— START SOURCE EXCERPT —

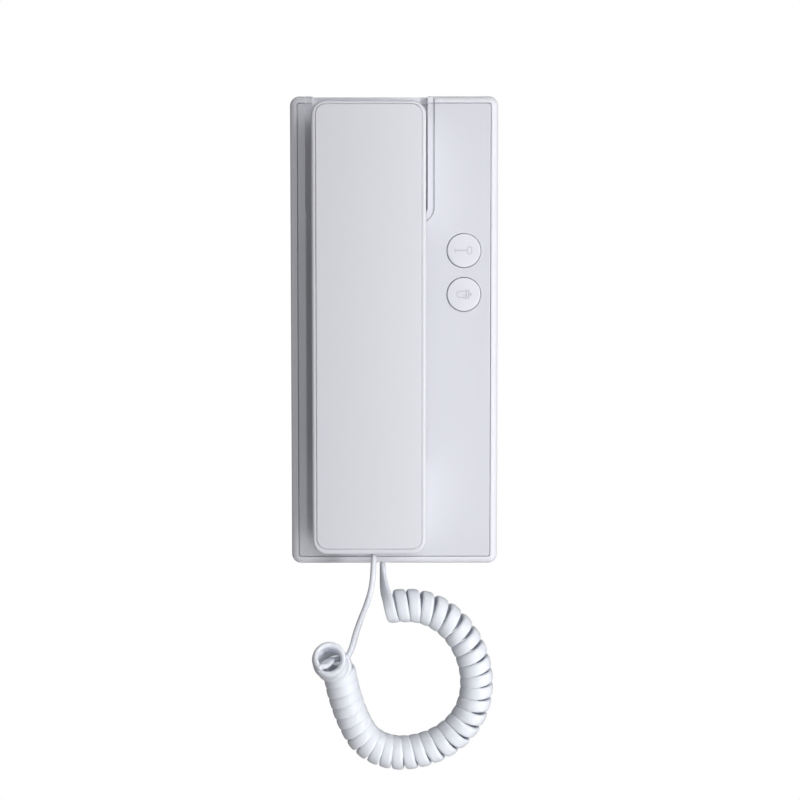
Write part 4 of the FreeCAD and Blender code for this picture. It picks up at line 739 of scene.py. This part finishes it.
class STATION_OT_inside(bpy.types.Operator):
    """Finishes the wall plate and all that the case and the handset hold"""

    bl_idname = "station.inside"
    bl_label = "Inner parts"

    def execute(self, context):
        paint(INNER_PARTS)
        return {"FINISHED"}


def soft_light(name, place, target, width, height, power):
    lamp = bpy.data.lights.new(name, "AREA")
    lamp.shape, lamp.size, lamp.size_y, lamp.energy = "RECTANGLE", width, height, power
    light = bpy.data.objects.new(name, lamp)
    bpy.context.scene.collection.objects.link(light)
    light.location = place
    light.rotation_euler = (Vector(target) - Vector(place)).to_track_quat("-Z", "Y").to_euler()


def pale_floor(colour):
    """A round sheet of paper that keeps pale by itself and throws no light on the object."""
    angles = [2 * math.pi * i / FLOOR_CORNERS for i in range(FLOOR_CORNERS)]
    rim = [(FLOOR_RADIUS * math.cos(a), FLOOR_RADIUS * math.sin(a), FLOOR_Z) for a in angles]
    sheet = bpy.data.meshes.new("floor")
    sheet.from_pydata(rim, [], [tuple(range(len(rim)))])
    paper = Finish("floor_paper", colour, 0.9, specular=0.1)
    paper.tint(paper.between(paper.cloud(400, 2), 0.4, 0.6, 0.0, 0.02), (0.9, 0.9, 0.9))
    paper.shader.inputs["Emission Color"].default_value = WHITE
    paper.shader.inputs["Emission Strength"].default_value = FLOOR_GLOW
    sheet.materials.append(paper.material)
    floor = bpy.data.objects.new("floor", sheet)
    floor.visible_diffuse = floor.visible_glossy = False
    bpy.context.scene.collection.objects.link(floor)


def white_room(strength):
    """Even light of this strength from all round, in front of a plain white backdrop."""
    world = bpy.data.worlds.new("room")
    world.use_nodes = True
    tree = world.node_tree
    walls = tree.nodes["Background"]
    walls.inputs["Color"].default_value = WHITE
    walls.inputs["Strength"].default_value = strength
    backdrop = tree.nodes.new("ShaderNodeBackground")
    backdrop.inputs["Color"].default_value = WHITE
    looked_at = tree.nodes.new("ShaderNodeLightPath").outputs["Is Camera Ray"]
    mix = tree.nodes.new("ShaderNodeMixShader")
    tree.links.new(looked_at, mix.inputs["Fac"])
    tree.links.new(walls.outputs["Background"], mix.inputs[1])
    tree.links.new(backdrop.outputs["Background"], mix.inputs[2])
    tree.links.new(mix.outputs["Shader"], tree.nodes["World Output"].inputs["Surface"])
    bpy.context.scene.world = world


class STATION_OT_stage(bpy.types.Operator):
    """Sets up the pale floor and backdrop and the soft studio light"""

    bl_idname = "station.stage"
    bl_label = "Stage"

    def execute(self, context):
        powers = context.scene.stage_light
        for name, place, target, width, height, setting in LIGHTS:
            soft_light(name, place, target, width, height, getattr(powers, setting))
        pale_floor(tuple(context.scene.station_colours.floor))
        white_room(powers.air)
        context.scene.view_settings.view_transform = "Standard"
        return {"FINISHED"}


STEPS = (
    STATION_OT_camera,
    STATION_OT_cord,
    STATION_OT_base,
    STATION_OT_handset,
    STATION_OT_inside,
    STATION_OT_stage,
)
GROUPS = (("cord_sizes", CordSizes), ("station_colours", StationColours), ("stage_light", StageLight))


class STATION_PT_panel(bpy.types.Panel):
    bl_idname = "STATION_PT_panel"
    bl_label = "Handset station"
    bl_space_type = "VIEW_3D"
    bl_region_type = "UI"
    bl_category = "Station"

    def draw(self, context):
        for name, group in GROUPS:
            box = self.layout.box()
            for value in group.__annotations__:
                box.prop(getattr(context.scene, name), value)
        for step in STEPS:
            self.layout.operator(step.bl_idname, text=step.bl_label)


def register():
    for name, group in GROUPS:
        bpy.utils.register_class(group)
        setattr(bpy.types.Scene, name, PointerProperty(type=group))
    for step in STEPS:
        bpy.utils.register_class(step)
    bpy.utils.register_class(STATION_PT_panel)


def unregister():
    bpy.utils.unregister_class(STATION_PT_panel)
    for step in reversed(STEPS):
        bpy.utils.unregister_class(step)
    for name, group in reversed(GROUPS):
        delattr(bpy.types.Scene, name)
        bpy.utils.unregister_class(group)


def main():
    register()
    for step in STEPS:
        area, name = step.bl_idname.split(".")
        getattr(getattr(bpy.ops, area), name)()


if __name__ == "__main__":
    main()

— END SOURCE EXCERPT —

● DESCRIPTION OF THE TASK: Give again, word for word, the lines of the listing, starting at its first line and ending with the line containing "the wall plate".

● ANSWER TO THE PROBLEM:
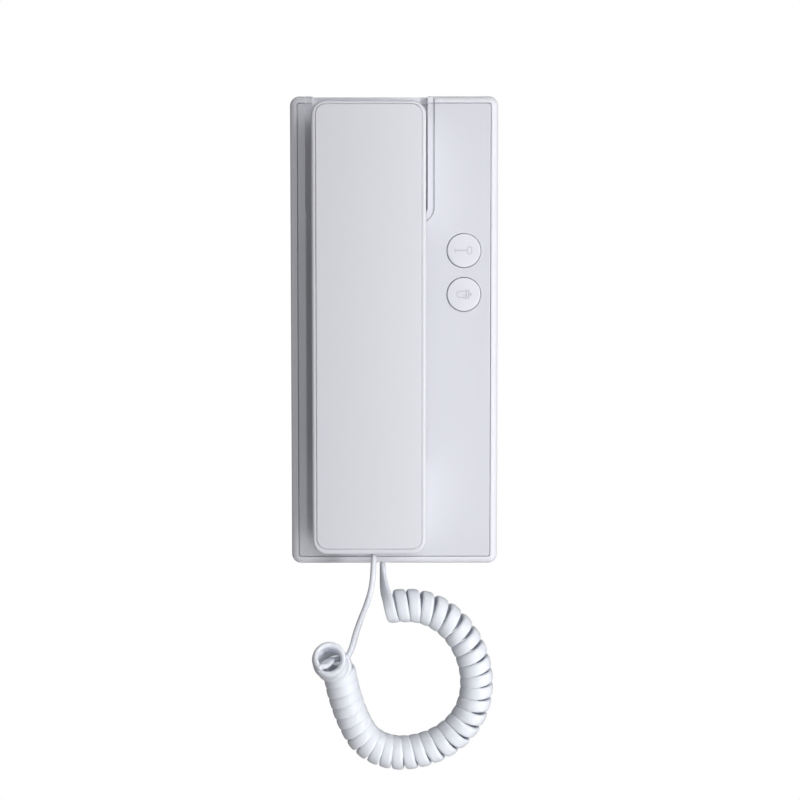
Write part 4 of the FreeCAD and Blender code for this picture. It picks up at line 739 of scene.py. This part finishes it.
class STATION_OT_inside(bpy.types.Operator):
    """Finishes the wall plate and all that the case and the handset hold"""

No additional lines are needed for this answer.